Thirty-three days after His circumcision, the Lord Jesus comes to fulfill the Torah for us and is brought into His true home. Jesus' parents offer a sacrifice of two turtledoves or two pigeons--the sacrifice mandated by the Torah for those who could not afford a lamb to sacrifice. This shows us the humble estate that our savior was born into. God's earthly family could not even afford a lamb. More importantly, it also shows us that no lamb was necessary because Jesus is the Lamb.

In walks Simeon. Simeon is filled with the Holy Spirit and led by the Holy Spirit to the temple. The Holy Spirit reveals to Simeon that this baby in front of him is the promised Messiah. Without the Holy Spirit there is no way that Simeon could have known this. Anyone else walking into the temple would have just assumed that Jesus was some random baby of little importance. Simeon had received a promise from God that he would not die until he saw the Messiah. Simeon had been waiting, expecting, and longing for the consolation of Israel. He was yearning for the inauguration of the Messianic age and the Messiah was right in front of him.

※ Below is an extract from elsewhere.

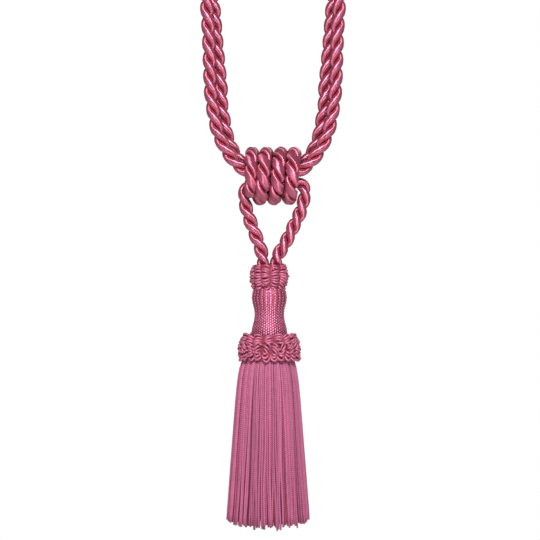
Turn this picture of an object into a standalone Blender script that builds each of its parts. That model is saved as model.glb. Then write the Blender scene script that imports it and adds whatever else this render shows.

Simeon takes the Christ-child in his arms and blesses God. Then he sings a song directly to the child. He says, "Now set free Your slave, Master, according to what You said." He knows that this baby in his arms is God. He knows that the promise that He would not die until He saw the Messiah was given to Him by this baby. He calls this baby Master and says, "Set free Your slave." Simeon is a slave of Christ. Jesus is Simeon's Master. Simeon says that he is ready to die now. Simeon says, "Set me free." Simeon is ready to die in peace. Simeon is ready to die in peace because unlike almost everyone else, his eyes had been opened to see his salvation. His salvation is not an abstract theological concept. He is holding his salvation in his hands. His salvation is Jesus. Jesus is the light. Jesus is the light that is more glorious than the glory that filled the temple. Jesus is not only the light to the Jews but the Gentiles as well. Jesus is the light for all people.

We are adults who nurse at the breast of the church and receive God's Word and Sacraments but we are constantly breaking God's law. Jesus kept God's law for us when He was forty days old and nursing at the breast of His mother. Just like Simeon, we take Jesus in our hands. We take Jesus in our hands when we are given His body in communion. We take His blood upon our lips--the same blood that was shed at His circumcision for us, the same blood that He shed on the cross for us. Just like Simeon, the Holy Spirit works faith in us to believe that this is Jesus that we receive. We receive Jesus in the Gospel preached. The Holy Spirit gives us faith to believe that these are the Words of eternal life.

But too often, we only take Jesus when He is convenient for us. We don't want to hear the words of Christ when they condemn us for our sins--we don't really want to give up those sins and so we close our eyes and our ears and throw Jesus away as far as we can. But Jesus shed His blood for these sins too. So after we take Jesus in our hands and on our lips and receive Him in our ears, we too can die in peace. Because we have heard, seen, felt, touched, and tasted salvation. We have heard, seen, felt, touched, and tasted Jesus. As Psalm 34:8 says, "O taste and see that the Lord is delicious!"


Friar Tuck said...

The last paragraph is elegant. Thanks. So tell me, how did you get to review books for Paraclete and Fortress?

I found your blog by linking from booksneeze.

Chuck Wiese said...

I emailed Paraclete Press because I was interested in one of their products in particular and explained my blog and posted a link to it. Augsburg/Fortress has a form at their site that you fill out.